Upcoming changes to mortgage qualification made by Ottawa could affect your ability to purchase a home after October 17th, 2016
The Federal Government will be requiring mortgage lenders in Canada to conduct what is being termed a ‘stress test’ for mortgage borrowers taking out a fixed rate mortgage of 5 years or longer. The stress test involves qualifying these borrowers at the Bank’s posted 5 year fixed rate (4.64% as of today), instead of at the contract rate that they have obtained on their mortgage (as low as 2.35% today). This higher qualification rate will result in prospective mortgagors being able to qualify for lower mortgage amounts.

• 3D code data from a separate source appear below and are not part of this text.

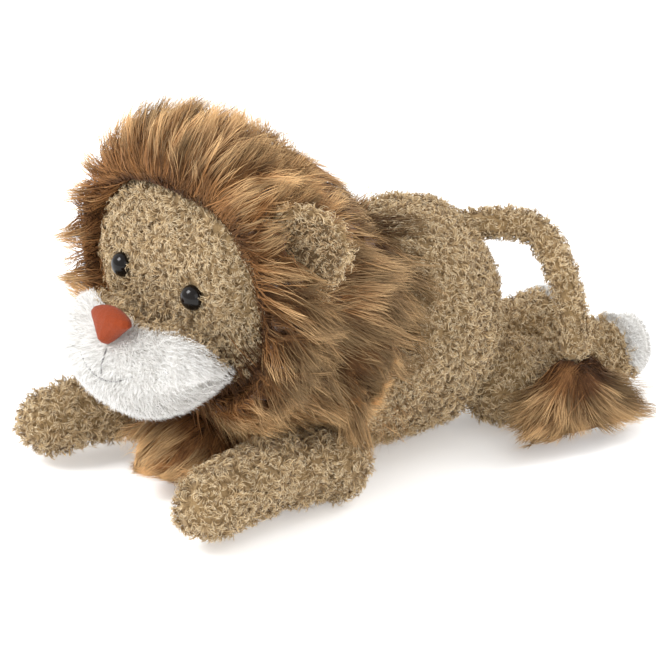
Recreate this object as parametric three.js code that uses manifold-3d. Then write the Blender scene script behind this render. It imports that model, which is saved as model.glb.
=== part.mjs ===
import * as THREE from "three";
import Module from "manifold-3d";

const wasm = await Module();
wasm.setup();

// Lengths are in millimetres. +Z is up, the lion faces -Y and its left side is +X.
// The origin is on the floor under the belly, which rests flat there.
// Every left piece is mirrored in the plane X = 0 to make the right one.

// Sewing and filling
const gap = 0.3;
const skinThickness = 3;
const restingCutDepth = 0.5;
const sweepRoom = 1.3;
const facetRoom = 0.4;
const smallestDetailLength = 0.1;
const degree = Math.PI / 180;

// Torso: a round barrel that lies on its belly
const torsoRadius = 65;
const torsoFrontY = -114;
const torsoRearY = 89;
const torsoRearLiftHeight = 14;
const torsoRearCapShare = 0.3;
const torsoWidthShares = [0.5, 0.78, 0.94, 1, 0.94, 0.62];
const torsoHeightShares = [0.42, 0.66, 0.92, 1.01, 1.03, 0.9];

// Head: wide and flat at the face, lower towards the back
const headFrontY = -137;
const headRearY = -8;
const headHalfWidth = 73;
const headHalfHeight = 72;
const headMiddleZ = 119;
const headRearDrop = 27;
const headWidthShares = [0.97, 0.99, 1, 0.94, 0.8, 0.6];
const headHeightShares = [0.92, 1, 0.99, 0.92, 0.76, 0.52];
const headDropShares = [0, 0, 0.1, 0.36, 0.7, 1];

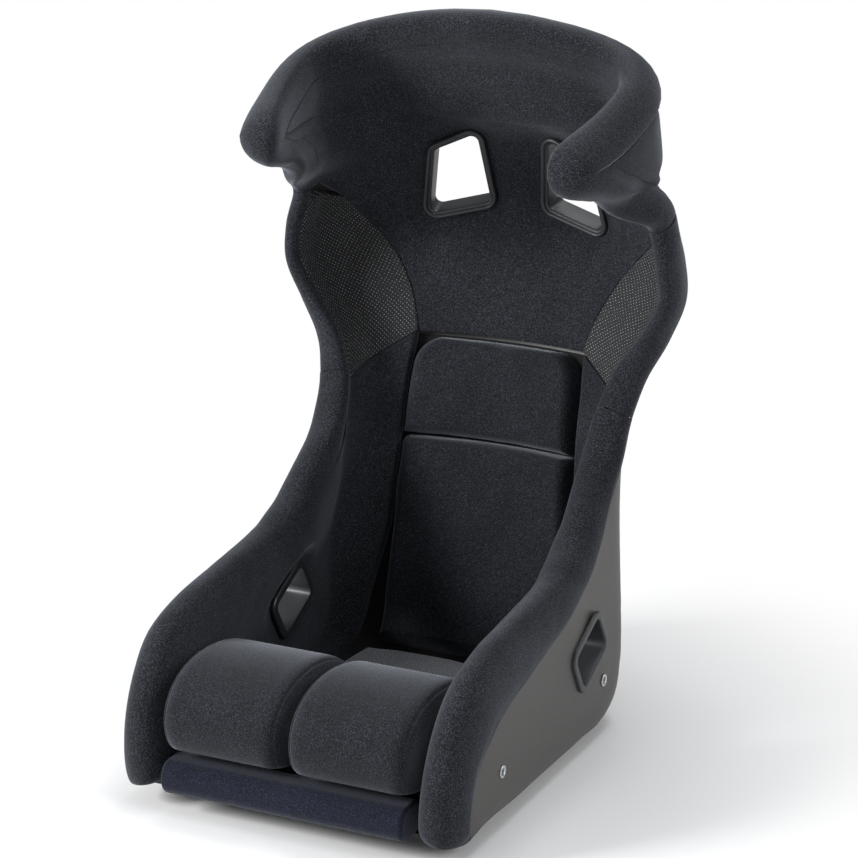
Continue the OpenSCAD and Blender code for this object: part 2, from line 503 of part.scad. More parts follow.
// Leg cushion: side profile from the bottom front round over the crest
leg_prof = concat([[-214, 12], [-216, 34], [-224, 47], [-258, 56], [-271, 84], [-266, 112], [-245, 134],
  [-215, 146], [-180, 150], [-145, 147], [-110, 137], [-78, 118], [-56, 90], [-47, 55], [-45, 20]],
  [for (u = [5.5, 5.2, 4.2, 3.3, 2.5, 2]) let (q = Q(u, 0, base_b - 2 * fit)) [q[1], q[2]]]);
module leg_cushion() {
  xs = [0, 2, 8, 20, 42, 75, 108, 130, 142, 148, 150];
  c = [-150, 66];
  k = leg_w / 150;
  function s(x) = let (e = min(x, 150 - x)) e <= 0 ? 0.8 : e <= 2 ? 0.89 : e <= 8 ? 0.955 : e <= 20 ? 0.99 : 1;
  rings = [for (x = xs) [for (p = leg_prof) let (f = s(x))
    [4 + x * k, c[0] + (p[0] - c[0]) * f, c[1] + (p[1] * (p[1] > 100 ? leg_z / 150 : 1) - c[1]) * f]]];
  n = len(leg_prof);
  m = len(xs);
  polyhedron(concat([for (r = rings) for (p = r) p], [[4, c[0], c[1]], [4 + leg_w, c[0], c[1]]]),
    concat([for (i = [0 : m - 2]) for (j = [0 : n - 1]) let (j2 = (j + 1) % n)
        for (f = [[i * n + j, i * n + j2, (i + 1) * n + j2], [i * n + j, (i + 1) * n + j2, (i + 1) * n + j]]) f],
      [for (j = [0 : n - 1]) [m * n, (j + 1) % n, j]],
      [for (j = [0 : n - 1]) [m * n + 1, (m - 1) * n + j, (m - 1) * n + (j + 1) % n]]), convexity = 6);
}
module leg_cushion_left() color("#25262a") leg_cushion();
module leg_cushion_right() color("#25262a") mirror([1, 0, 0]) leg_cushion();

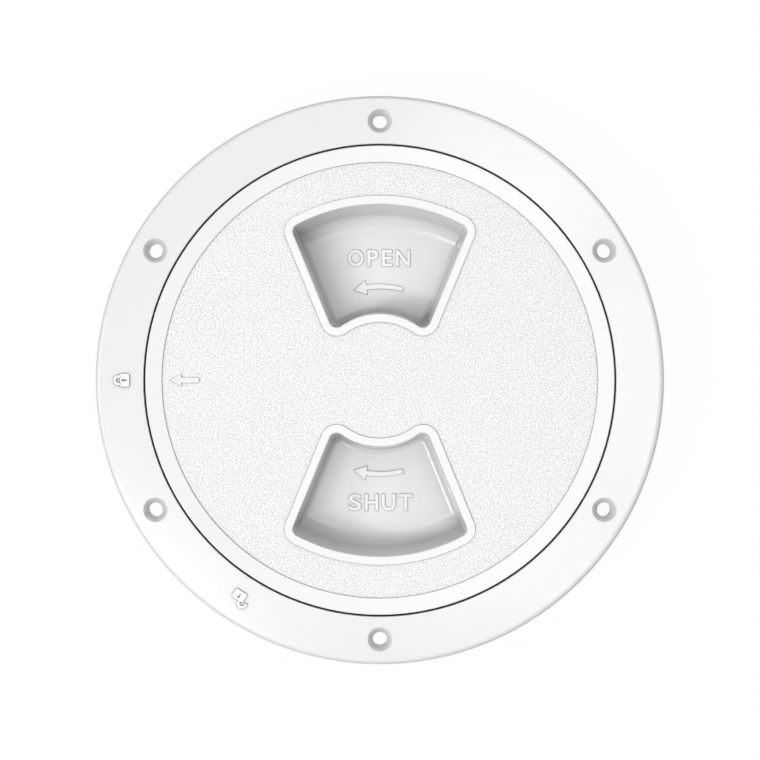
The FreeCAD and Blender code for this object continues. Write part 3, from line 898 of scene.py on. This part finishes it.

To demonstrate the impact of this change on mortgage qualification, let’s look at how the move would affect someone making $75,000, and has saved up $35,000 for down payment -and no other debt. Using today’s rules, this individual would be able to qualify for a maximum mortgage of $408,000. Using the new qualification rules, as of October 17th, this same individual will only be able to qualify for a maximum mortgage in the amount of $308,750 – a WHOPPING $99,250 drop!
If you are looking at purchasing a home within the next 2 years, it might be time to consider purchasing before October 17th.
This is now the second measure taken by the Liberal Government since taking office; last year down payment requirements for homes over $500,000 were changed, requiring a 10% down payment on all funds over $500,000 (with 5% still acceptable below $500,000).